Task to complete: Please set down exactly the lines of the listing below from the line containing "# Label: a printed film that follows the pad" through the line containing "depsgraph = bpy.context.evaluated_depsgraph_get()", both lines included, leaving out all other lines.

Given material:
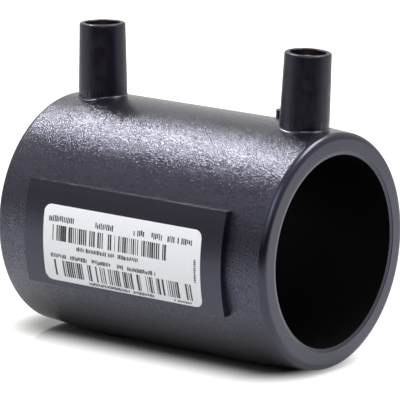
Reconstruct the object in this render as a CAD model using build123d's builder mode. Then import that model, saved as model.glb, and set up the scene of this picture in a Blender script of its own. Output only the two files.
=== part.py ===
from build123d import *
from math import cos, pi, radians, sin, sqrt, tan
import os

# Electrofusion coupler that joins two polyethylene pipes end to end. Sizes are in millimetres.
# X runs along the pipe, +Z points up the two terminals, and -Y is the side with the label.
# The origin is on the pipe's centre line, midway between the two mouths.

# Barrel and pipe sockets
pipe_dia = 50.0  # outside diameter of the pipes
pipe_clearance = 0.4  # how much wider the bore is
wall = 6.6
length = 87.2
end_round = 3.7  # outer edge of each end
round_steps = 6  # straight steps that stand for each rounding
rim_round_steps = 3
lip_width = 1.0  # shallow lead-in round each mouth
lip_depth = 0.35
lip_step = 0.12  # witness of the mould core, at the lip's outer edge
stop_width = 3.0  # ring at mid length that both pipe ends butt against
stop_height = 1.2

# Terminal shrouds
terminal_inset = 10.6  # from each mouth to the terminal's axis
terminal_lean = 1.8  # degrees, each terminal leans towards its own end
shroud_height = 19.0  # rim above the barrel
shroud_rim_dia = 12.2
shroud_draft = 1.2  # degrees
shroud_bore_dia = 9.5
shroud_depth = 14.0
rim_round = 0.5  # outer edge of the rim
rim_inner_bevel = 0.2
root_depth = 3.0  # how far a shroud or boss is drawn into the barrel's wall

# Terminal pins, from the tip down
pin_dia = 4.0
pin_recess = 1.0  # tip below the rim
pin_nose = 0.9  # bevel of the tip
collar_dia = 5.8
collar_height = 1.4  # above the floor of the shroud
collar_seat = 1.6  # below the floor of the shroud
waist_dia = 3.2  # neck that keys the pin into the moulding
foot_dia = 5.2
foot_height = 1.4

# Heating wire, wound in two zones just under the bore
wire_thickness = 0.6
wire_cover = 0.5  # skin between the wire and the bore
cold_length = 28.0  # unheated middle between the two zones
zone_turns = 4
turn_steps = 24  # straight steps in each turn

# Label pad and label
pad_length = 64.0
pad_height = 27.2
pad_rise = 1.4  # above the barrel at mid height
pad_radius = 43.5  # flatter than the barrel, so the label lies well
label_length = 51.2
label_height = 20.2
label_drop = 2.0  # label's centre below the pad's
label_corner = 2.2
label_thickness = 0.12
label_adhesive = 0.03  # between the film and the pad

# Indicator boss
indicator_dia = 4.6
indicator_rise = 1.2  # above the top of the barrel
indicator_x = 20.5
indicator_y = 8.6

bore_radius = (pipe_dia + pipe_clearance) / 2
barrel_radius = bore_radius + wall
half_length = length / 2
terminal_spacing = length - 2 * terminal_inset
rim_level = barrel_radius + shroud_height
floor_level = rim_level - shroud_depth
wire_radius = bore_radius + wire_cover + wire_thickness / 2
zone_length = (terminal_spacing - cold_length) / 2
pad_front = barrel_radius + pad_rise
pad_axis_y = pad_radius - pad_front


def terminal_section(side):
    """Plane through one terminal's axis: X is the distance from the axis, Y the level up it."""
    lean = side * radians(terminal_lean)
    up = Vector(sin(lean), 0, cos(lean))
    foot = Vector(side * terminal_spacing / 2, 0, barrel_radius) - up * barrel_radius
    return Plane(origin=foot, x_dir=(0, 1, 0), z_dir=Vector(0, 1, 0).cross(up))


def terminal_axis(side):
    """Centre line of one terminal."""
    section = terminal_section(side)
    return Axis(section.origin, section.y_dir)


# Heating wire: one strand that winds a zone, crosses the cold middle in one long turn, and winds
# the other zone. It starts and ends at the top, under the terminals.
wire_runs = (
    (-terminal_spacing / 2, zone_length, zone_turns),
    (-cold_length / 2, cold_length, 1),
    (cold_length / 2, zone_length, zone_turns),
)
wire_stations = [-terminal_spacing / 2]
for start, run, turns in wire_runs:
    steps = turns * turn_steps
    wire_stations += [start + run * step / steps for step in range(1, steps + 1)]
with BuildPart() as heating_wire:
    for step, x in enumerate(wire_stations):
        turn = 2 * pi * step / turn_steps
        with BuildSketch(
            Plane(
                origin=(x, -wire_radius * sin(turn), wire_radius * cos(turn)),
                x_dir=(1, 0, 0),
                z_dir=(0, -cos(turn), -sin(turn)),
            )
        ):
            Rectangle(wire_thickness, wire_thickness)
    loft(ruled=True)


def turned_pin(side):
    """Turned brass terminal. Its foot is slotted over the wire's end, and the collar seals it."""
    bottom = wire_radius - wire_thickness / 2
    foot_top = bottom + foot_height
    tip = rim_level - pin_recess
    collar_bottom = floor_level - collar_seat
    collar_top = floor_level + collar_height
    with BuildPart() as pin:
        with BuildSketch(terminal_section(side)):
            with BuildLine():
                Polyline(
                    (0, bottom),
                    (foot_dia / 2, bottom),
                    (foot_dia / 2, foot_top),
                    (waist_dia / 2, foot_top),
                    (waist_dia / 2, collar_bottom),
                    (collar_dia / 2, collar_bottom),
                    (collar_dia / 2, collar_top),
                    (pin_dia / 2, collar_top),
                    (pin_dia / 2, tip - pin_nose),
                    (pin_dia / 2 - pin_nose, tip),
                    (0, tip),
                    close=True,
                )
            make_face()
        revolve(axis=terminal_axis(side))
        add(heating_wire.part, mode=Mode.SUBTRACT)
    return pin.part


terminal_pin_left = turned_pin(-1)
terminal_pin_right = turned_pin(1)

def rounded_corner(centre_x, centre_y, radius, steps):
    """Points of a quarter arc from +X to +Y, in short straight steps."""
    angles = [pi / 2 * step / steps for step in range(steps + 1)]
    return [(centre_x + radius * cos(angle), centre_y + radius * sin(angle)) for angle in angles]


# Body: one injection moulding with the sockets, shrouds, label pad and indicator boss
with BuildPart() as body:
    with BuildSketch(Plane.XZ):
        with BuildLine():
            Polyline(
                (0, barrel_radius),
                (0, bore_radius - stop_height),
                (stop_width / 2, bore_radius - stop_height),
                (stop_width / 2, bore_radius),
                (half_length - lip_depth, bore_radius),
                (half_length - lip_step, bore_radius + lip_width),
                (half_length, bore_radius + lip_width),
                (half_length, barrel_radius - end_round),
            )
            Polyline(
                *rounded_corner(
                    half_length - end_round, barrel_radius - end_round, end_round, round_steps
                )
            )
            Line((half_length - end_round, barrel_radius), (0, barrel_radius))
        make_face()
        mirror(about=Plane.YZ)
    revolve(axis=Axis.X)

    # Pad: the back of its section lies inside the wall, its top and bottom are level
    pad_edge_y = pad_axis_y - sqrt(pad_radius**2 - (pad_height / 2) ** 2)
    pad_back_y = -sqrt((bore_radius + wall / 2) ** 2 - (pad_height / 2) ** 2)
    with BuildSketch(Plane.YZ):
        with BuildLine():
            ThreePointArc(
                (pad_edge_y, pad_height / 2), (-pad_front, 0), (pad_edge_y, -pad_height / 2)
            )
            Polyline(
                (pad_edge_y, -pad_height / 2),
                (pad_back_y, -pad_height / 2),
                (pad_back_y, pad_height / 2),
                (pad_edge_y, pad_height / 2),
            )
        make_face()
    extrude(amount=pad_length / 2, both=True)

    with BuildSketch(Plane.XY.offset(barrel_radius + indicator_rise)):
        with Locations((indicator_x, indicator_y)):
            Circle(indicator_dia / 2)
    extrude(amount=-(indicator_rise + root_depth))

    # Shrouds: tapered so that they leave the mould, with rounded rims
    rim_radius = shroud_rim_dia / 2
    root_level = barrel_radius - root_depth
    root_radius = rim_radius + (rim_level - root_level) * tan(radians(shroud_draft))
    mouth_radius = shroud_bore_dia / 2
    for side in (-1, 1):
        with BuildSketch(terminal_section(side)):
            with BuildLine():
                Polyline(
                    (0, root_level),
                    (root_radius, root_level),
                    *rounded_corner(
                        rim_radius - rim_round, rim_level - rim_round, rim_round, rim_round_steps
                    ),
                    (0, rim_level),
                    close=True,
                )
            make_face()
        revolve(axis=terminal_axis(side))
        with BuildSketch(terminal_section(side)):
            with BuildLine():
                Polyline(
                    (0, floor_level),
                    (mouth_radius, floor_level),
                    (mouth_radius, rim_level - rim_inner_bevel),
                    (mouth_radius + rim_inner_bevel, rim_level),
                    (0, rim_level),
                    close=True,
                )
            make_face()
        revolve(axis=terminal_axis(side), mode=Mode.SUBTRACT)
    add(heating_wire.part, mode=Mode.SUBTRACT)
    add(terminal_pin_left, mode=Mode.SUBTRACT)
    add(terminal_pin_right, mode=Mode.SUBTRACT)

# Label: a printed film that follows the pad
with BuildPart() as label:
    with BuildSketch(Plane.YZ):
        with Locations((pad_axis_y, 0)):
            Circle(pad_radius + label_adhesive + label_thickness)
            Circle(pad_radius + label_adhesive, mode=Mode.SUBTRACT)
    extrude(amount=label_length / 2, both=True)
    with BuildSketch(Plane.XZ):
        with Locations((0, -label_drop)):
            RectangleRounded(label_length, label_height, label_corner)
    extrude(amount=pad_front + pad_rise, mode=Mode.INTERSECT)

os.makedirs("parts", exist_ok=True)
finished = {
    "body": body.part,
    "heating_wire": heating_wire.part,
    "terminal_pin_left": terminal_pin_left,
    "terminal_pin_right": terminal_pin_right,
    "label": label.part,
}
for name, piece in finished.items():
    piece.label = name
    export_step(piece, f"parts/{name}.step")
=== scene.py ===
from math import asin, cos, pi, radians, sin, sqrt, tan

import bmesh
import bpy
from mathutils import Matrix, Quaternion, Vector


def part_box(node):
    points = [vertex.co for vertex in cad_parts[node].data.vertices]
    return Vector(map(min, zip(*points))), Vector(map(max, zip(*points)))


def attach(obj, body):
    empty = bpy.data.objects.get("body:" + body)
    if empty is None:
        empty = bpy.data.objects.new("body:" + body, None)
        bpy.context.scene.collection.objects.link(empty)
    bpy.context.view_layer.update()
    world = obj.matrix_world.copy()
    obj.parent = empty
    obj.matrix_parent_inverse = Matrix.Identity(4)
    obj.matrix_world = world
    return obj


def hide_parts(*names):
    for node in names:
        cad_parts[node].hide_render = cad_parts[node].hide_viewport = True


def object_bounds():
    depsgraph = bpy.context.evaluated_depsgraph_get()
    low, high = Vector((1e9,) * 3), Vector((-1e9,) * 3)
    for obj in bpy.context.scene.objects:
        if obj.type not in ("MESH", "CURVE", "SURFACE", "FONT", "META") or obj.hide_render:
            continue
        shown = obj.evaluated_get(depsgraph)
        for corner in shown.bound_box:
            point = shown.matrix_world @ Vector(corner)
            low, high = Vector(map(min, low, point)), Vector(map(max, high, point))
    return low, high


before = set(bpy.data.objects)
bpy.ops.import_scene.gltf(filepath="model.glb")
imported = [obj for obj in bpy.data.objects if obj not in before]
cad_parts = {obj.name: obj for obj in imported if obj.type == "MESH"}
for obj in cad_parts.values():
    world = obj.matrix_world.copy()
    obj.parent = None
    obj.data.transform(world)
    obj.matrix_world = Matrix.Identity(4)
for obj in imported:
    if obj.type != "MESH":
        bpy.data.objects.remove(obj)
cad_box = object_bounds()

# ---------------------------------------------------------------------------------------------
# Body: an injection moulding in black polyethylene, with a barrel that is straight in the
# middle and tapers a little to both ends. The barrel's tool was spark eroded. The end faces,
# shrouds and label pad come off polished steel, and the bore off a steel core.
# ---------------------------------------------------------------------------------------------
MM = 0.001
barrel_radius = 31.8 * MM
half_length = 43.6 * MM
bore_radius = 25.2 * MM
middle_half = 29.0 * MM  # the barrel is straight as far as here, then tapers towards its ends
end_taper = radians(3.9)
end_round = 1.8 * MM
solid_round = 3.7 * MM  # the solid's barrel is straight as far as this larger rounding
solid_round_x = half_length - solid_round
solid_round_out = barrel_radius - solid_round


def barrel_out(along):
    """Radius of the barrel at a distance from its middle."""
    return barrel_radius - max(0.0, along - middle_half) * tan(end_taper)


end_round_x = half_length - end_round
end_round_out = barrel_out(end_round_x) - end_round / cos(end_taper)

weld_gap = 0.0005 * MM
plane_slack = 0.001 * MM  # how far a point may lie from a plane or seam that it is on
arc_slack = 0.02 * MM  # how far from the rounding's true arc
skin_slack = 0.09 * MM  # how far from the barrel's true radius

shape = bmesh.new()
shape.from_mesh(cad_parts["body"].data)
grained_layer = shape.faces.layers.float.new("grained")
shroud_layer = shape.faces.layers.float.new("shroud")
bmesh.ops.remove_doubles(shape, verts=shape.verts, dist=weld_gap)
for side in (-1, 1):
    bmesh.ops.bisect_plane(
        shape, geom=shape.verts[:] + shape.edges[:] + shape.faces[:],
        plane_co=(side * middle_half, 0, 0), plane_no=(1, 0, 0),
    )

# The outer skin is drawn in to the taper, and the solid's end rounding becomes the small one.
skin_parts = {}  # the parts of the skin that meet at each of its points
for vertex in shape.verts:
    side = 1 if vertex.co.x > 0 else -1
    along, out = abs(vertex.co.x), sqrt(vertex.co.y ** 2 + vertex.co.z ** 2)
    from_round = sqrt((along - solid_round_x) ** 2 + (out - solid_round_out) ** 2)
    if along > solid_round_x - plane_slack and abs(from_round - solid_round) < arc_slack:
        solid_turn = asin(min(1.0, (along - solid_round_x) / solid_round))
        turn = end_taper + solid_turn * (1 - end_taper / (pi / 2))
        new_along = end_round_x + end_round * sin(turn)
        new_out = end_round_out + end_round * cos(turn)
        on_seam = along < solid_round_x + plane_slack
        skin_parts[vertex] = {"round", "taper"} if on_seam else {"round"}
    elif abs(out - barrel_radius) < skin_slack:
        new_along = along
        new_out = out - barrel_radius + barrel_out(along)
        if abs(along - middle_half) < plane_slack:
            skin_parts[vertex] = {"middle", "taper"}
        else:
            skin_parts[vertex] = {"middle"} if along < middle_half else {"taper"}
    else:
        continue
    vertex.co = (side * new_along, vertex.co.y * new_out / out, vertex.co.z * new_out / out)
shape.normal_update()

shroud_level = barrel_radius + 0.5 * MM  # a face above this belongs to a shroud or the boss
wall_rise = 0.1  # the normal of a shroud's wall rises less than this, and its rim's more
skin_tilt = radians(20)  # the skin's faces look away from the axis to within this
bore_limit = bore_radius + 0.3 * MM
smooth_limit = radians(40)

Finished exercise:
# Label: a printed film that follows the pad
with BuildPart() as label:
    with BuildSketch(Plane.YZ):
        with Locations((pad_axis_y, 0)):
            Circle(pad_radius + label_adhesive + label_thickness)
            Circle(pad_radius + label_adhesive, mode=Mode.SUBTRACT)
    extrude(amount=label_length / 2, both=True)
    with BuildSketch(Plane.XZ):
        with Locations((0, -label_drop)):
            RectangleRounded(label_length, label_height, label_corner)
    extrude(amount=pad_front + pad_rise, mode=Mode.INTERSECT)

os.makedirs("parts", exist_ok=True)
finished = {
    "body": body.part,
    "heating_wire": heating_wire.part,
    "terminal_pin_left": terminal_pin_left,
    "terminal_pin_right": terminal_pin_right,
    "label": label.part,
}
for name, piece in finished.items():
    piece.label = name
    export_step(piece, f"parts/{name}.step")
=== scene.py ===
from math import asin, cos, pi, radians, sin, sqrt, tan

import bmesh
import bpy
from mathutils import Matrix, Quaternion, Vector


def part_box(node):
    points = [vertex.co for vertex in cad_parts[node].data.vertices]
    return Vector(map(min, zip(*points))), Vector(map(max, zip(*points)))


def attach(obj, body):
    empty = bpy.data.objects.get("body:" + body)
    if empty is None:
        empty = bpy.data.objects.new("body:" + body, None)
        bpy.context.scene.collection.objects.link(empty)
    bpy.context.view_layer.update()
    world = obj.matrix_world.copy()
    obj.parent = empty
    obj.matrix_parent_inverse = Matrix.Identity(4)
    obj.matrix_world = world
    return obj


def hide_parts(*names):
    for node in names:
        cad_parts[node].hide_render = cad_parts[node].hide_viewport = True


def object_bounds():
    depsgraph = bpy.context.evaluated_depsgraph_get()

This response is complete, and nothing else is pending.